Given the dominance of Chinese technology in the sector, it may also be important to review the Trump-imposed tariffs on Chinese construction materials, which continue to make solar deployment more expensive in the US.

The Solar Future’s study indicates that the remainder of a carbon-free grid in the US would likely consist of around 36% wind power (up from 8%), between 11% and 13% from nuclear (down from 19%), between 5% and 6% from hydropower (down from 7%) and 1% from sources like bioenergy and geothermal. While Biden is aiming for a fully decarbonized grid by 2035, the plan outlines a 95% reduction in absolute emissions, with the rest likely to be accounted for using carbon offsets.

Wind and solar will therefore provide a combined 75% of the US’ electricity by 2035, rising to 90% by 2050. The deployment of energy storage across its various forms will enable more flexibility and grid resilience, growing from 30 GW capacity today to nearly 400 GW in 2035 and 1,700 GW in 2050.
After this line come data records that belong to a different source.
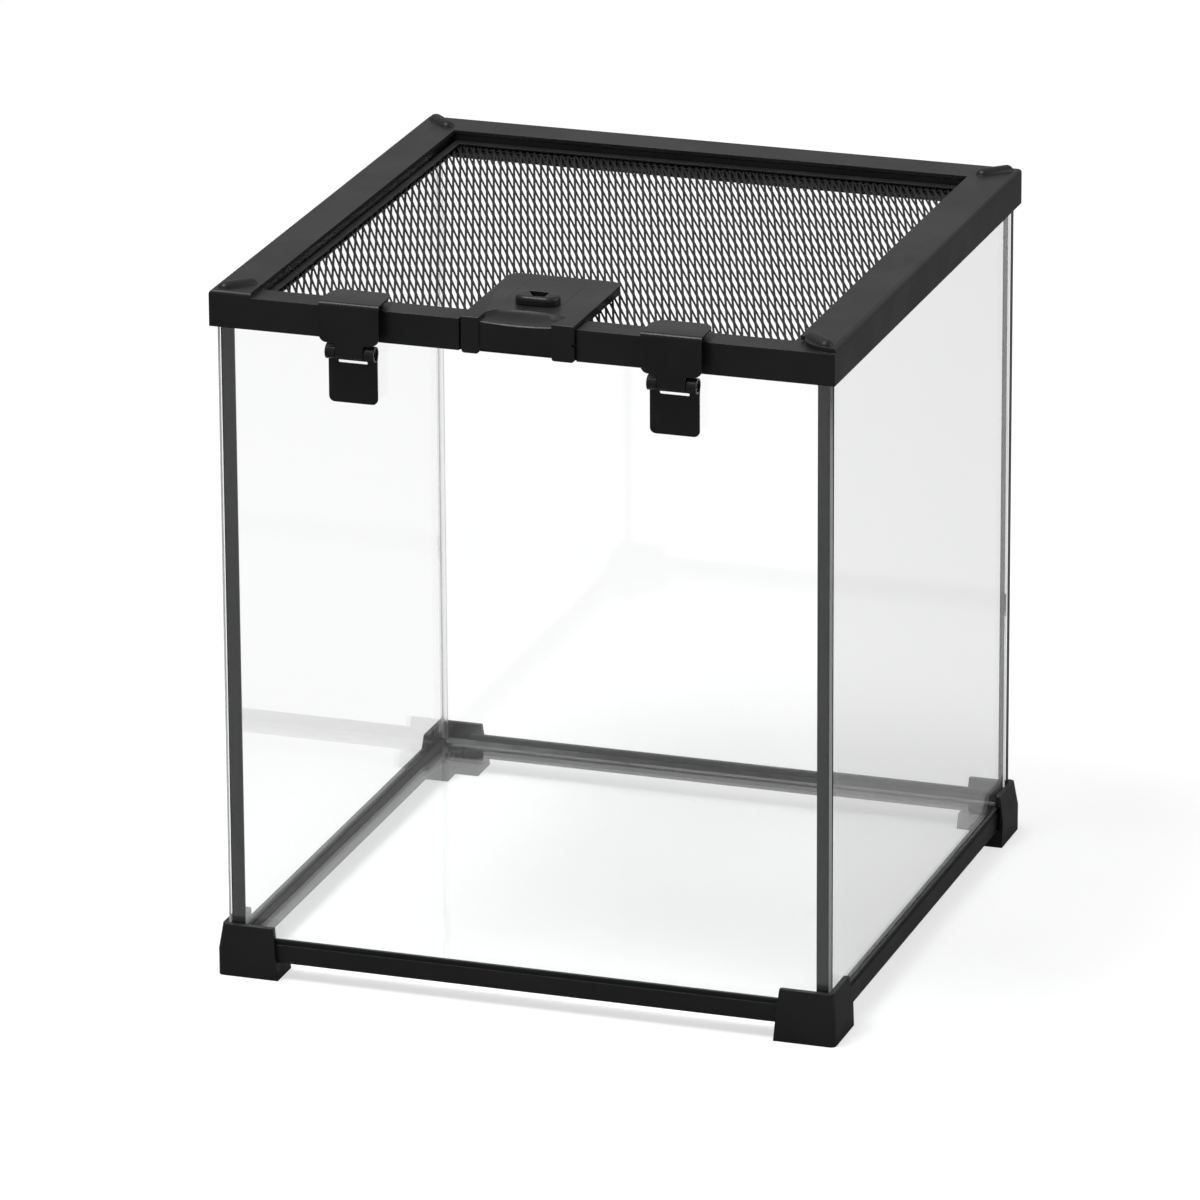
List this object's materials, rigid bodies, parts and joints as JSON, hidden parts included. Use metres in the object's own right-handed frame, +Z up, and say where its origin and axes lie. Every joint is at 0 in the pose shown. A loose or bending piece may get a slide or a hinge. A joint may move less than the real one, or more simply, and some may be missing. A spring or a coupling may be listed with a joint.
{
  "type": "glass terrarium",
  "caption": "Cube-shaped glass terrarium with corner feet, a moulded top frame, a tilting screen lid with a sliding lock, and sheet-metal lid clips.",
  "frame": {"origin": "middle of the top frame's footprint, on the surface that the feet stand on", "axes": "+X across the front to the right, +Y from the front (the side with the latch and clips) to the back, +Z up"},
  "size_m": [0.303, 0.3069, 0.3401],
  "materials": {
    "clear_glass": "polished clear float glass",
    "sealant": "dark grey silicone",
    "black_plastic": "satin black moulding",
    "black_painted_metal": "satin black powder coat"
  },
  "bodies": {
    "tank": {"front_glass": "clear_glass", "right_glass": "clear_glass", "back_glass": "clear_glass", "left_glass": "clear_glass", "floor_glass": "clear_glass", "seal_front_left": "sealant", "seal_front_right": "sealant", "seal_back_right": "sealant", "seal_back_left": "sealant", "floor_seal": "sealant", "base_strip_front": "black_plastic", "base_strip_right": "black_plastic", "base_strip_back": "black_plastic", "base_strip_left": "black_plastic", "foot_front_left": "black_plastic", "foot_front_right": "black_plastic", "foot_back_right": "black_plastic", "foot_back_left": "black_plastic", "top_frame": "black_plastic"},
    "lid": {"lid_edging": "black_painted_metal", "mesh_screen": "black_painted_metal", "latch_plate": "black_plastic", "clip_hook_left": "black_painted_metal", "clip_pin_left": "black_painted_metal", "clip_hook_right": "black_painted_metal", "clip_pin_right": "black_painted_metal"},
    "lock_slider": {"lock_knob": "black_plastic", "lock_bolt": "black_plastic"},
    "left_lever": {"clip_lever_left": "black_painted_metal"},
    "right_lever": {"clip_lever_right": "black_painted_metal"}
  },
  "joints": [
    {"name": "lid_tilt", "type": "hinge", "parent": "tank", "child": "lid", "pos_m": [0, 0.1272, 0.3298], "axis": [-1, 0, 0], "range_deg": [0, 85]},
    {"name": "lock_slide", "type": "slide", "parent": "lid", "child": "lock_slider", "axis": [0, 1, 0], "range_m": [0, 0.012]},
    {"name": "left_clip_lever", "type": "hinge", "parent": "lid", "child": "left_lever", "pos_m": [-0.0804, -0.1529, 0.3134], "axis": [-1, 0, 0], "range_deg": [-7, 110]},
    {"name": "right_clip_lever", "type": "hinge", "parent": "lid", "child": "right_lever", "pos_m": [0.0737, -0.1529, 0.3134], "axis": [-1, 0, 0], "range_deg": [-7, 110]}
  ]
}
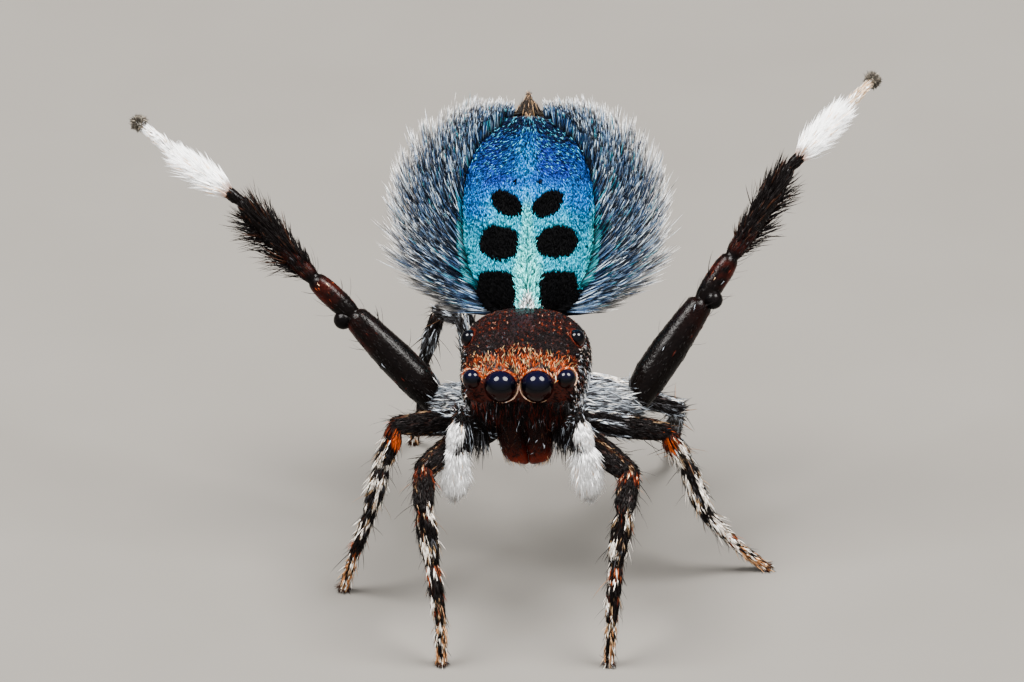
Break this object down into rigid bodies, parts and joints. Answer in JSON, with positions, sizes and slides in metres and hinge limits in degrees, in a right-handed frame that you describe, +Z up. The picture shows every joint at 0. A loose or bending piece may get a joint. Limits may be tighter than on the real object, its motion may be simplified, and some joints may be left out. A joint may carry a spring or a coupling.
{
  "type": "peacock spider model",
  "caption": "Still life-size male peacock spider in courtship display: round fringed fan raised behind the head, third legs held up and out, the other legs standing on the floor.",
  "frame": {"origin": "middle of the whole model's box at floor level, where its feet rest", "axes": "+X is the spider's own left, the face looks along -Y, +Z is up"},
  "size_m": [0.0086, 0.0052, 0.0052],
  "materials": {
    "carapace": "dark brown cuticle with orange-red and cream scales",
    "face": "glossy dark red-brown cuticle",
    "eye": "polished blue-black lens",
    "leg": "dark brown cuticle banded with white and orange hairs",
    "leg_dark": "near-black glossy cuticle with black bristles and white hair tips",
    "white_hair": "dense white hair",
    "plate": "iridescent turquoise to royal blue scales with black spots",
    "fringe": "blue-grey hairs with silvery tips"
  },
  "bodies": {
    "root": {"abdomen": "plate", "chelicera_left": "face", "chelicera_right": "face", "eye_front_middle_left": "eye", "eye_front_middle_right": "eye", "eye_front_side_left": "eye", "eye_front_side_right": "eye", "eye_middle_small_left": "eye", "eye_middle_small_right": "eye", "eye_rear_left": "eye", "eye_rear_right": "eye", "fringe_left": "fringe", "fringe_right": "fringe", "leg1_left_femur": "leg", "leg1_left_metatarsus": "leg", "leg1_left_patella": "leg", "leg1_left_tarsus": "leg", "leg1_left_tibia": "leg", "leg1_right_femur": "leg", "leg1_right_metatarsus": "leg", "leg1_right_patella": "leg", "leg1_right_tarsus": "leg", "leg1_right_tibia": "leg", "leg2_left_femur": "leg", "leg2_left_metatarsus": "leg", "leg2_left_patella": "leg", "leg2_left_tarsus": "leg", "leg2_left_tibia": "leg", "leg2_right_femur": "leg", "leg2_right_metatarsus": "leg", "leg2_right_patella": "leg", "leg2_right_tarsus": "leg", "leg2_right_tibia": "leg", "leg3_left_femur": "leg_dark", "leg3_left_metatarsus": "leg_dark", "leg3_left_patella": "leg_dark", "leg3_left_tarsus": "leg_dark", "leg3_left_tibia": "leg_dark", "leg3_right_femur": "leg_dark", "leg3_right_metatarsus": "leg_dark", "leg3_right_patella": "leg_dark", "leg3_right_tarsus": "leg_dark", "leg3_right_tibia": "leg_dark", "leg4_left_femur": "leg", "leg4_left_metatarsus": "leg", "leg4_left_patella": "leg", "leg4_left_tarsus": "leg", "leg4_left_tibia": "leg", "leg4_right_femur": "leg", "leg4_right_metatarsus": "leg", "leg4_right_patella": "leg", "leg4_right_tarsus": "leg", "leg4_right_tibia": "leg", "palp_left_arm": "leg", "palp_left_brush": "white_hair", "palp_right_arm": "leg", "palp_right_brush": "white_hair", "pedicel": "face", "prosoma": "carapace", "spinnerets": "leg"}
  },
  "joints": []
}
Creating this decarbonized power sector will create between 500,000 and 1.5 million jobs across the countries solar sector by 2035, plus another 1.5 million in other technology areas.
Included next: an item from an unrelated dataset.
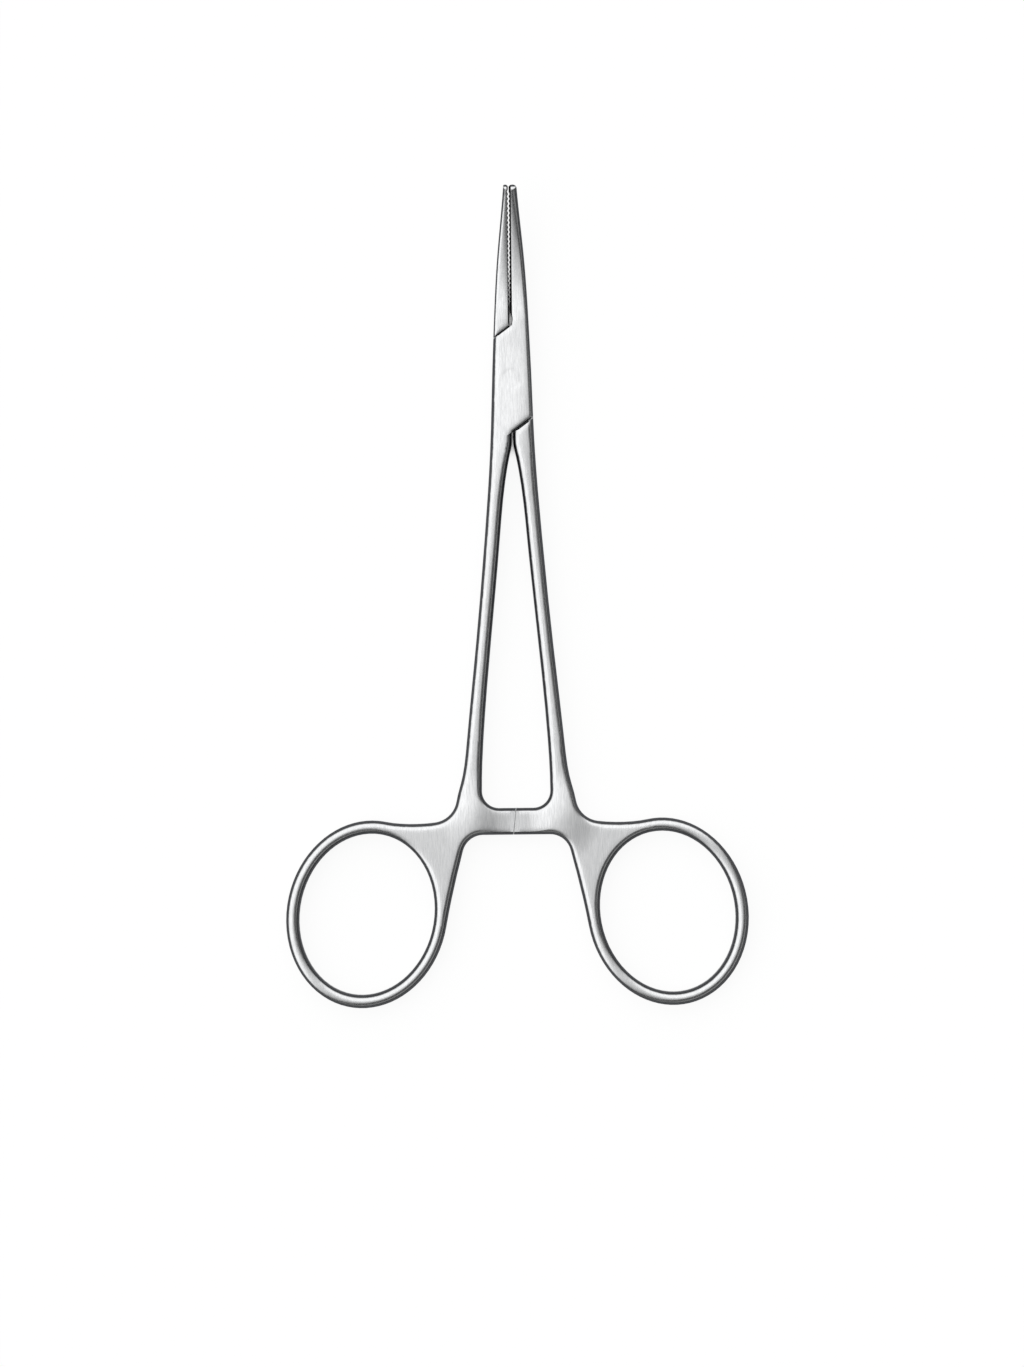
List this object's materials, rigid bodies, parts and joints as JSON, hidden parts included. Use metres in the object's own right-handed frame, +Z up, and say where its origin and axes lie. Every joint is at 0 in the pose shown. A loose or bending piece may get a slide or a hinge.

After Biden’s inauguration last November, Rethink Energy provided a revised edition of its solar energy forecast, outlining how annual additions will rise by an average of 5 GW per year through to 2030, from 19 GW in 2020 to 66 GW in 2030, when cumulative capacity will surpass 450 GW. If the expansion continues at this rate, then approximately 860 GW of capacity will be installed by 2035, 14% short of the Department of Energy’s new target.